Estupor y temblores, como decía san Agustín. El independentismo contempla ahora, con un cóctel de emociones absolutamente negativas, como ha perdido, del 2017 hasta este domingo, más de un millón de votos, y cómo ha dejado de sumar mayoría en el Parlament en beneficio del españolismo. Viendo las reacciones, muchos pensaban que esto no podía suceder.

Pero ha sucedido. El independentismo (lea los partidos, pero no sólo los partidos: también buena parte del entorno, de los opinadores, de las redes sociales) han querido ventilar la frustración de octubre de 2017, y de todo lo que vino después, refugiándose en relatos según los cuales todo es culpa de los demás. Victimismo, que es la otra cara de la prepotencia, y necesidad de buscar culpables y chivos expiatorios a los que cargar el muerto de estar como estaba.

¿Y cómo se estaba? La reacción del Estado al referéndum fue literalmente brutal, en gran medida ilegítima y, en bastantes casos, incluso ilegal. Era el precio que el Estado estaba dispuesto a pagar por protegerse, como había anunciado Rubalcaba. Había acoso judicial, encarcelados, exiliados. Pero el independentismo mantenía la mayoría absoluta en el Parlament, tenía la Generalitat y un importante apoyo social e institucional. Tenía poder; limitado, pero poder. No hizo nada, porque estaba (todo el independentismo) demasiado empeñado en su máquina de identificar traidores, butifleres, tibios, ingenuos, vendidos, caragirados, liristas, criptoespañolistas, traidores que aún no lo eran pero ya se les veía a venir y otros especímenes que supuestamente habían hecho imposible la independencia. En lo único que a menudo han estado de acuerdo dos independentistas era que el enemigo no estaba fuera, sino siempre al lado, o dentro.

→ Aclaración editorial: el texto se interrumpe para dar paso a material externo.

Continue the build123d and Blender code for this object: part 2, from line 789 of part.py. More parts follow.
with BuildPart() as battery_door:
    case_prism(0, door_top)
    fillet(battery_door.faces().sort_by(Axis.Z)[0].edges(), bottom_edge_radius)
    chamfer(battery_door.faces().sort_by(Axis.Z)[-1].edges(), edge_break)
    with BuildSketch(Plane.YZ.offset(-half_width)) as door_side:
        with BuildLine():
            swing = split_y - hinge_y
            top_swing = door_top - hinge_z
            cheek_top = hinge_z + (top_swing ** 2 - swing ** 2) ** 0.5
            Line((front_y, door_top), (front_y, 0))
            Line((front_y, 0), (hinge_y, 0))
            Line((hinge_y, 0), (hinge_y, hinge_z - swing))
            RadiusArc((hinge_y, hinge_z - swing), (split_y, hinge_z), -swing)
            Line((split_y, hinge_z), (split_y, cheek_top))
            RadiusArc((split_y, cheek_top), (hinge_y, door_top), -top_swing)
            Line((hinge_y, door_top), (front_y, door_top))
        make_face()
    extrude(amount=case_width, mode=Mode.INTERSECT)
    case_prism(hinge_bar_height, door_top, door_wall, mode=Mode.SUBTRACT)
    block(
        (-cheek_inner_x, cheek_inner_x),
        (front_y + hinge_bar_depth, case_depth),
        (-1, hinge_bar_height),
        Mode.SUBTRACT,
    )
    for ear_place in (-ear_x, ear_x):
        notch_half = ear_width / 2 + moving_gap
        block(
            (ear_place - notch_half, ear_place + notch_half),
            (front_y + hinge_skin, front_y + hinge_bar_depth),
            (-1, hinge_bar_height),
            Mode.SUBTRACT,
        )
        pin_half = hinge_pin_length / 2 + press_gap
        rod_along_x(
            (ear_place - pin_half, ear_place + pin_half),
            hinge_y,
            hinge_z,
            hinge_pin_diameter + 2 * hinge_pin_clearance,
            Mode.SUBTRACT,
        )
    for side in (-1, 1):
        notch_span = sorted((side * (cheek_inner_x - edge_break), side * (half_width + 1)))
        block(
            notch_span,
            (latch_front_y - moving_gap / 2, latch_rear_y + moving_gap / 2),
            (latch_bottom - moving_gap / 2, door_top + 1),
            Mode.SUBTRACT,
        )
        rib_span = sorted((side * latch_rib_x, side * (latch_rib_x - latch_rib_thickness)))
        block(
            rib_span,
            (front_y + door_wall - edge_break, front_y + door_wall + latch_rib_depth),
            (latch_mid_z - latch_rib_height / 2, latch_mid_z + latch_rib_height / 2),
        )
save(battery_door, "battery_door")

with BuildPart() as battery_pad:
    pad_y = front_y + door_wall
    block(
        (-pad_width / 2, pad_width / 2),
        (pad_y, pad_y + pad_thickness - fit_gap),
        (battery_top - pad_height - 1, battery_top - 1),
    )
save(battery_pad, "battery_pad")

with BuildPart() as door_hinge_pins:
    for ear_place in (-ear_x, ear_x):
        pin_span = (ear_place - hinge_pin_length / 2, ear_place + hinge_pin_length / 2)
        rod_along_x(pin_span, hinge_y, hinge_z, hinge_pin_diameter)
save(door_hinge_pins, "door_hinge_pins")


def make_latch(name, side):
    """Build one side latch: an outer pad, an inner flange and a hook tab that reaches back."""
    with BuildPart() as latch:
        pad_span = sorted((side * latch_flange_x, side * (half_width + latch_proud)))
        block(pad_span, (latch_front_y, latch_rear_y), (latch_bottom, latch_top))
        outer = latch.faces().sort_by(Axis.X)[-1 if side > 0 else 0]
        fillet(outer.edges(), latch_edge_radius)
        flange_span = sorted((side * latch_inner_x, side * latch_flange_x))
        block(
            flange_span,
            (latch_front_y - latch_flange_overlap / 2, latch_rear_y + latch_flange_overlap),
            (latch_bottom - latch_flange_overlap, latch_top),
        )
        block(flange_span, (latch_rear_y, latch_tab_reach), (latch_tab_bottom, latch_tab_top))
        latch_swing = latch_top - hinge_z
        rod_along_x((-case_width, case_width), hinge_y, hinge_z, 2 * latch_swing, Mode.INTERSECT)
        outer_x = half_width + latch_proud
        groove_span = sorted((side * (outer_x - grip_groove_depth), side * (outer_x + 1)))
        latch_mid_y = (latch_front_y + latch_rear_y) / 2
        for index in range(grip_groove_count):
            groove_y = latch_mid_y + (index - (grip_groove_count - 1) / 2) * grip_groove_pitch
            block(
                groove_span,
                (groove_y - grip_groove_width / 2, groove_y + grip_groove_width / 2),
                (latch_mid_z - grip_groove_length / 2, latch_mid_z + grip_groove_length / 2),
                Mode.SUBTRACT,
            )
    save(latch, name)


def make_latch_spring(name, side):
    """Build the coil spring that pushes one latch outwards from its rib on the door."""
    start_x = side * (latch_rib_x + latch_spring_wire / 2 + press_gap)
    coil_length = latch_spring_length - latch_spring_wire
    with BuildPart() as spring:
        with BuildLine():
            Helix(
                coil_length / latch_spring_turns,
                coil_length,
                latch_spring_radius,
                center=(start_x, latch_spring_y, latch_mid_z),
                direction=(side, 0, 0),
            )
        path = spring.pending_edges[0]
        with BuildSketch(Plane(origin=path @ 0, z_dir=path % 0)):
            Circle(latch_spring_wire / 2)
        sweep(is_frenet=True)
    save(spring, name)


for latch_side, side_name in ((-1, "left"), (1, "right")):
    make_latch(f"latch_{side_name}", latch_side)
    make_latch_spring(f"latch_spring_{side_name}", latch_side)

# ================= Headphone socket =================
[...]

A continuación, los dos que coincidían en este diagnóstico se acusaban el uno al otro de alta traición.

Cuando un movimiento que quiere ser transformador, que propone un cambio importante de la realidad, se comporta así, lo único que hace es mostrar una gran inseguridad. La conversación, la discusión, dentro del independentismo, se volvió progresivamente agria, y cada vez menos interesante. Poco a poco, pero rápidamente, el independentismo ha pasado de hacer ilusión a dar pereza.

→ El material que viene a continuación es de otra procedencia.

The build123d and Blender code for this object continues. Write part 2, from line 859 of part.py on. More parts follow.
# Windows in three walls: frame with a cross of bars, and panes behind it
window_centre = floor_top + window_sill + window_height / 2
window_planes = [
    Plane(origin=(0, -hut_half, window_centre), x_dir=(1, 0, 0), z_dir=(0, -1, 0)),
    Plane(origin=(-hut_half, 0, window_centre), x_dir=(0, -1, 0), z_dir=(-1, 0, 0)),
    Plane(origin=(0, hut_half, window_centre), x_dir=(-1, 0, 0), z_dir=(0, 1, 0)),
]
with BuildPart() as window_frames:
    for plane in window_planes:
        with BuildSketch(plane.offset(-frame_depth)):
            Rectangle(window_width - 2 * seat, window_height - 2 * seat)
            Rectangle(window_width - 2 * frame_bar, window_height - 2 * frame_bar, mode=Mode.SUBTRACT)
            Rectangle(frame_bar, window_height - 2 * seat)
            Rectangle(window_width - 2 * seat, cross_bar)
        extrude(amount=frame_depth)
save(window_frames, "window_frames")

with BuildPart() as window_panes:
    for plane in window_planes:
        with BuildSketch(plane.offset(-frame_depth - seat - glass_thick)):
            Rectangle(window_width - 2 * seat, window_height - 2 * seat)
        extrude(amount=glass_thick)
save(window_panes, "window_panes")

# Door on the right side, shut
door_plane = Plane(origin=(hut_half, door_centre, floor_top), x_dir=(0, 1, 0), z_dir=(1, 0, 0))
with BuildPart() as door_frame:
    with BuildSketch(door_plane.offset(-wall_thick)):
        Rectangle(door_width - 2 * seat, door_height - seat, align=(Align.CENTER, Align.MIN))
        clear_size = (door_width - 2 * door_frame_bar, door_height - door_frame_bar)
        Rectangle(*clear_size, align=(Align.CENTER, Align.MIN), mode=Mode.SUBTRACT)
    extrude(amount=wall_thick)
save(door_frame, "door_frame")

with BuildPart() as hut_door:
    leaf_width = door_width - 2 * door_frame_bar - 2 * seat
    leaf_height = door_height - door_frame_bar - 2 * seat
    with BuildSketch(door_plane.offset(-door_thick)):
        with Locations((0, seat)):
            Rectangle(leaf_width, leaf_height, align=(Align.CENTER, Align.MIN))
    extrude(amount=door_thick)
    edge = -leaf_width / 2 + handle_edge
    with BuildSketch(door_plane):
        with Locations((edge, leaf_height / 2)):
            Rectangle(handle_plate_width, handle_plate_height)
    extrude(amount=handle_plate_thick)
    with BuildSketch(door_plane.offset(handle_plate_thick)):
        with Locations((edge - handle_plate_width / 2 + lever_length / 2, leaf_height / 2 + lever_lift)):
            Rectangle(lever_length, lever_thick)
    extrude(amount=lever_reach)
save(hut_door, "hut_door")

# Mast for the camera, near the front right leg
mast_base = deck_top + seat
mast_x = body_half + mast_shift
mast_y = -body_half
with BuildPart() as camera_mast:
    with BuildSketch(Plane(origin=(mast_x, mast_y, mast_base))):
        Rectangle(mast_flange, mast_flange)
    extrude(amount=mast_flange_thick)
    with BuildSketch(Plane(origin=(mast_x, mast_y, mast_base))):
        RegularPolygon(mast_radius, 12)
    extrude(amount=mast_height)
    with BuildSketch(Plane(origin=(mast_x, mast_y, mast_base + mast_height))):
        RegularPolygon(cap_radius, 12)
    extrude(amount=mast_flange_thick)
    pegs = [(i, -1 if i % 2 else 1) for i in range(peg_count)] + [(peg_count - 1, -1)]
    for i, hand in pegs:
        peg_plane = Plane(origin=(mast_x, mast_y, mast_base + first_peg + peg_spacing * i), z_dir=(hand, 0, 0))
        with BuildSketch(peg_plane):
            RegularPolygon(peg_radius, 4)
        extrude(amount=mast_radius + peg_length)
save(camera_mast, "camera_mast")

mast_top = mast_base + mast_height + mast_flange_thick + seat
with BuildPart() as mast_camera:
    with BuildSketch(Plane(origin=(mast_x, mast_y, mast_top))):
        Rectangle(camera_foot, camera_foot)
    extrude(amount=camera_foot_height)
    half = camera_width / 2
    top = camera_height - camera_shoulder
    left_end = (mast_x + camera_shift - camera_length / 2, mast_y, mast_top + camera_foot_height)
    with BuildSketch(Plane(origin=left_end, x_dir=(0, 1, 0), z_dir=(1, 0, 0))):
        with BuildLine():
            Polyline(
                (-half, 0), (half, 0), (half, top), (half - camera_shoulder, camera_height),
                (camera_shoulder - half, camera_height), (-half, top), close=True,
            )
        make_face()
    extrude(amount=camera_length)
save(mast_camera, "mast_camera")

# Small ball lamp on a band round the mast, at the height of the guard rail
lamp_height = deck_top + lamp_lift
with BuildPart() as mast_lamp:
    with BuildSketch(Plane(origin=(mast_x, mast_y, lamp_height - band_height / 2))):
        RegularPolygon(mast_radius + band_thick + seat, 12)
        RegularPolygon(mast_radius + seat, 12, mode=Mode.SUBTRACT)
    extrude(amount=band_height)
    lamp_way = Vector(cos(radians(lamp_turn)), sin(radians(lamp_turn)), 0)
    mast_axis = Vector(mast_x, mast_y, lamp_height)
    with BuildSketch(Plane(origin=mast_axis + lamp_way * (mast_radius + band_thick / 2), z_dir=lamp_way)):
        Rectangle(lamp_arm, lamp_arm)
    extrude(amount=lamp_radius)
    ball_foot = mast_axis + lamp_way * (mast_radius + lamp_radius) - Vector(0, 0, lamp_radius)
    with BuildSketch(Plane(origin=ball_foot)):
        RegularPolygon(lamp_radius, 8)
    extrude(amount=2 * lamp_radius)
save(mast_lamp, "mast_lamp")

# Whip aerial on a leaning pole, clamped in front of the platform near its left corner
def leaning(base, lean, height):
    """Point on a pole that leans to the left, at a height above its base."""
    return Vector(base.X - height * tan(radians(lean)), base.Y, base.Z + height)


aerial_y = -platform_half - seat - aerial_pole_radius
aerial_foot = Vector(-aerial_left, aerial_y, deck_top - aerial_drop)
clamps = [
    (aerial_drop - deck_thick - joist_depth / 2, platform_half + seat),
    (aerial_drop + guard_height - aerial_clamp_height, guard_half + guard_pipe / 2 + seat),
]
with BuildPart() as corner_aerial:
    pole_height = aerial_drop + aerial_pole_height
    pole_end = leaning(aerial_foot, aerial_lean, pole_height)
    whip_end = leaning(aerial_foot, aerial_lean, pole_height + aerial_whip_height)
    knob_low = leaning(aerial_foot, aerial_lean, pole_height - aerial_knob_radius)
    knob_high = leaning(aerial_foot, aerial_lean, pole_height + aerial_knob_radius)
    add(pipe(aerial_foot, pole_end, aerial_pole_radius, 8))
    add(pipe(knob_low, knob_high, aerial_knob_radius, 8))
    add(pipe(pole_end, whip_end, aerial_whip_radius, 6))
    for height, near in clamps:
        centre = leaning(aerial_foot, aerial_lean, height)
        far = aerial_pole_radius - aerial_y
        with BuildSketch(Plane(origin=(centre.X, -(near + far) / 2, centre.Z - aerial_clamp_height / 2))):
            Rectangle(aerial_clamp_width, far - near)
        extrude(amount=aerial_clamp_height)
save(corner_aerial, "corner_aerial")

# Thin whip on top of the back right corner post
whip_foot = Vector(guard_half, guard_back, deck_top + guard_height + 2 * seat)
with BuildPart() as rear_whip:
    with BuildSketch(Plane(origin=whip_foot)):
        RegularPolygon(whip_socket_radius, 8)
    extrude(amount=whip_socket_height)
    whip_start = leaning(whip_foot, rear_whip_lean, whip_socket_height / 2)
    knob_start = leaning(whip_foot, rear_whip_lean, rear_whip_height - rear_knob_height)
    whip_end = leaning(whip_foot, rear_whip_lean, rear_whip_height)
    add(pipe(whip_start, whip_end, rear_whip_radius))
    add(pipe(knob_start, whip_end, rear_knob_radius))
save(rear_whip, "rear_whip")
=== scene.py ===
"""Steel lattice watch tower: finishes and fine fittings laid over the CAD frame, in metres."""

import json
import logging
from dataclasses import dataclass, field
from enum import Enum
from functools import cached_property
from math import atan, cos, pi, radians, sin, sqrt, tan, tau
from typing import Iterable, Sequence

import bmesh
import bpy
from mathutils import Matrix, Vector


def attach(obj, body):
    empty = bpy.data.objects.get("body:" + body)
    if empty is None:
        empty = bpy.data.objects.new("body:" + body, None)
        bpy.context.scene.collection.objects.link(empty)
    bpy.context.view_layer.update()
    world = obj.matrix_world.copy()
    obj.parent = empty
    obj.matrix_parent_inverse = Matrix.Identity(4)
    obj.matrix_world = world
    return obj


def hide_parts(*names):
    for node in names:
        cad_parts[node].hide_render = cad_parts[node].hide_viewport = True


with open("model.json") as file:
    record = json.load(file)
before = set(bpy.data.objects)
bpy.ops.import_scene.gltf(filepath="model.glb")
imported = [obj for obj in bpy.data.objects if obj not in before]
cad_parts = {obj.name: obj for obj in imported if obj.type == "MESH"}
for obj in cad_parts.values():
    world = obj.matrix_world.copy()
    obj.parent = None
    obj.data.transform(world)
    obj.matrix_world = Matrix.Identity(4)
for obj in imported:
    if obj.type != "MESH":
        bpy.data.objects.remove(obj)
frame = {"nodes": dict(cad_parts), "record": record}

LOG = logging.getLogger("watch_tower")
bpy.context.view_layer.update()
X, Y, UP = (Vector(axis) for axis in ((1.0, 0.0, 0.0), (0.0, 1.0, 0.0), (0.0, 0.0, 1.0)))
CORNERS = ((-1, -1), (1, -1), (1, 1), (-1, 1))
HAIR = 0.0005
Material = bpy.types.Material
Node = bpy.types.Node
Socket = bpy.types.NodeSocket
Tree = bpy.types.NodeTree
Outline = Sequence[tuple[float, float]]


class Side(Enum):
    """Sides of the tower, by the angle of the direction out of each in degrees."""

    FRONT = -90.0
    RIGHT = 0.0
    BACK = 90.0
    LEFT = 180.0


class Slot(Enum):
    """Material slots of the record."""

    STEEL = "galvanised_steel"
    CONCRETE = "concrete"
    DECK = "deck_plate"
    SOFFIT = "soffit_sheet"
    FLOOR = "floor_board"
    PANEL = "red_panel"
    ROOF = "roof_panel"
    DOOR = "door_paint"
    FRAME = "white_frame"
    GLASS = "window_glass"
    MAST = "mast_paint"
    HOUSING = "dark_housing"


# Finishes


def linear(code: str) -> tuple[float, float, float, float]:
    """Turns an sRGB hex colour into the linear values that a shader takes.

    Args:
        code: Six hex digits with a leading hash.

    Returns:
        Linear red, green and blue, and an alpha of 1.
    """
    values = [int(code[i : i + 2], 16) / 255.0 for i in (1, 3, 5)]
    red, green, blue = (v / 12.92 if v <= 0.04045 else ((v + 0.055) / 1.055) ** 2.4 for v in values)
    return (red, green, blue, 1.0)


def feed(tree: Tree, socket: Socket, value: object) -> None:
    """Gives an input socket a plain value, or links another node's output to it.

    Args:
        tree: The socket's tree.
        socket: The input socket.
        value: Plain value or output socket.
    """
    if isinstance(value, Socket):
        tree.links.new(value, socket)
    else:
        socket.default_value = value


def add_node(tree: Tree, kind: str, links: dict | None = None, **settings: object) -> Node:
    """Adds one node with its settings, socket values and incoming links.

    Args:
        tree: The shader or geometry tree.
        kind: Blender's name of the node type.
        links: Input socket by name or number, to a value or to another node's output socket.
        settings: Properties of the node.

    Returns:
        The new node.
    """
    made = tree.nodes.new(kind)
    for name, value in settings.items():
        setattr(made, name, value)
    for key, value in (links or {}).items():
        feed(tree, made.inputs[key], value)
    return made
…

Uno de los errores más graves ha sido encerrarse a posibles interlocutores que podían no ser independentistas pero que tampoco tenían por qué ser contrarios. Los primeros de todos, los Comuns, a los que ahora incluso Puigdemont invoca. Demasiado tarde: desde el independentismo no se ha perdido ocasión de insultar ese espacio y de tildarlos de ser la peor versión del españolismo, peor aunque Vox incluso. Éste también era un discurso perdedor. Si se pretende cambiar profundamente la realidad, necesitas que te acompañen tantos como seas capaz de atraer a tu causa. El independentismo catalán debería empezar por admitir errores como éste y empezar una nueva etapa. Pero no parece que los disparos vayan por ahí.